The work is the most ambitious mid-Qiánlóng Yì-anthology, second in scale only to the imperial Zhōuyì zhé zhōng (KR1a0117) and Lì Guāngdì’s compilation. Methodologically the work is a substantial yìli-school manifesto: the systematic rejection of the entire xiàngshù line-relationship apparatus (chéng-shèng-bǐ-yìng and the yīn-position-yáng-line speculation) makes Chéng one of the most thoroughgoing Qiánlóng-period anti-xiàngshù commentators, more decisive than even the early-Qing kǎozhèng school (黃宗羲 Huáng Zōngxī, 胡渭 Hú Wèi) which had attacked the chart-tradition while preserving the line-relationship apparatus.

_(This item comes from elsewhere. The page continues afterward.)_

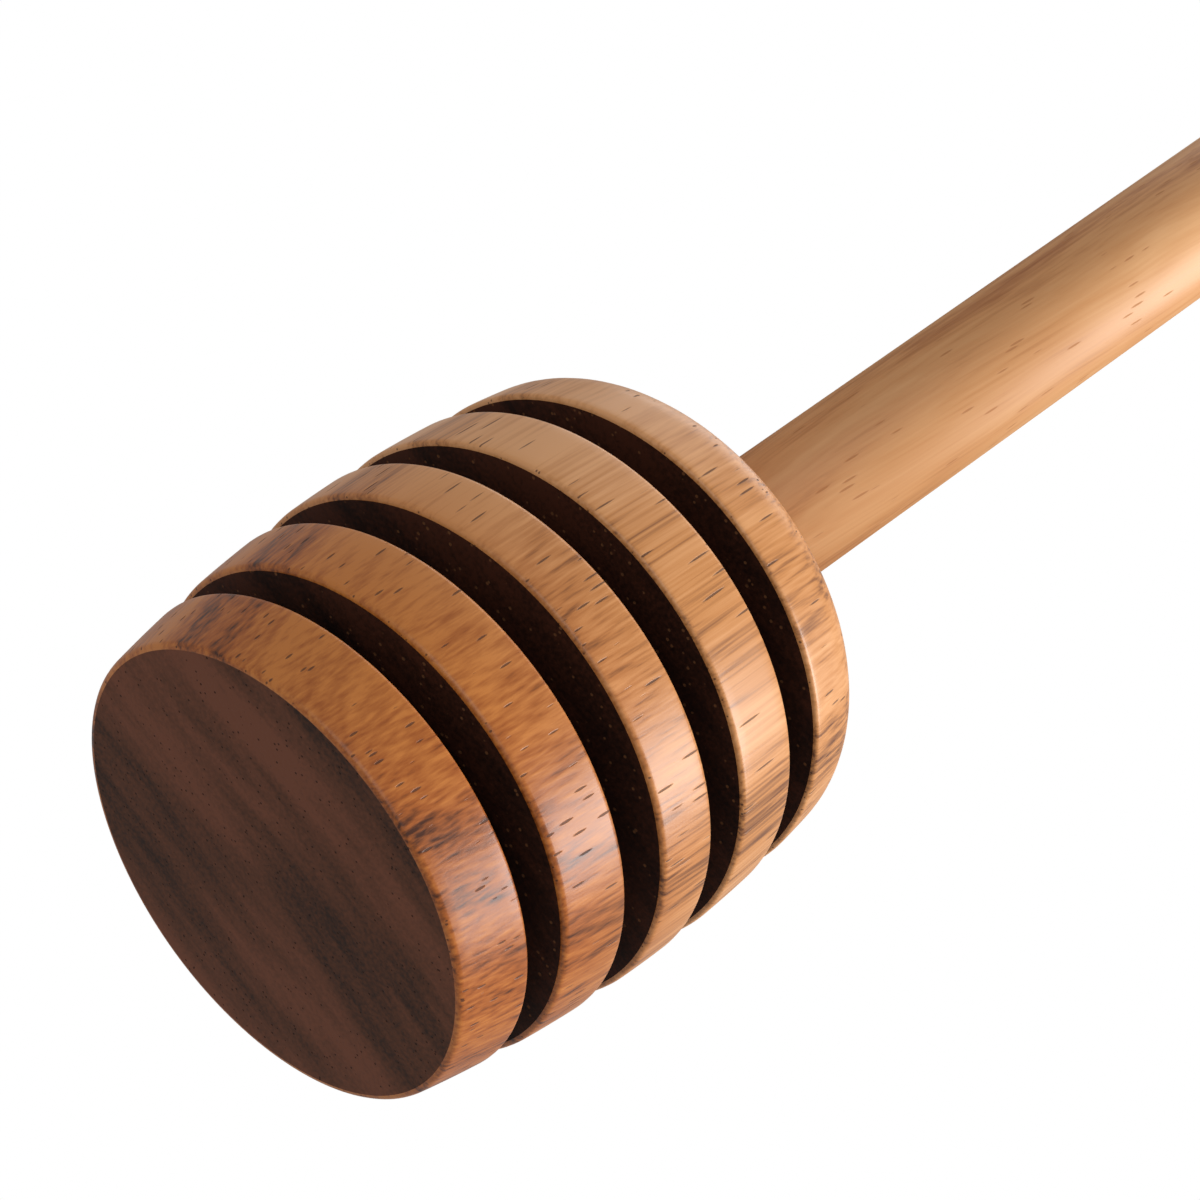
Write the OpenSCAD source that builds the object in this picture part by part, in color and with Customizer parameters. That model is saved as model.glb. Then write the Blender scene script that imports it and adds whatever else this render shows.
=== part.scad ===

The six-rubric editorial scheme — proper meanings / correcting variants / general discussion / residual / preserved doubts / preserved divergences — is methodologically interesting and reflects Chéng’s commitment to gradient evaluation rather than binary acceptance/rejection. Wāng Yóudūn’s preface defending Chéng against the charge of departing from Chéng-Zhū is also a small but substantive document of mid-Qiánlóng court literary politics.
The relationship to the parallel imperial Zhōuyì zhé zhōng is interesting: where the Zhé zhōng is doctrinally more conservative (Chéng-Zhū base with broad inclusion), Chéng’s Zé yán is doctrinally more radical (pure yìli with rejection of the xiàngshù apparatus) but methodologically more systematic (six-rubric grading vs. the Zhé zhōng’s simpler authority-marking). The two together constitute the principal mid-Qiánlóng Yì-anthology corpus.
Translations and research
No substantial monograph in Western languages located. For Chéng Tíngzuò’s broader career see ECCP and the standard mid-Qiánlóng intellectual histories.
Other points of interest
The six-rubric editorial scheme is one of the more sophisticated mid-Qing critical apparatuses in jīngxué, and reflects the Yōngzhèng-Qiánlóng-period rise of more nuanced editorial-evaluative methodology than the simpler authority-marking conventions of the Sòng-Yuán synthesis. The methodological position (rejection of chéngshèngbǐyìng etc.) is also one of the more substantive Qiánlóng-period statements of yìli-pure exegesis.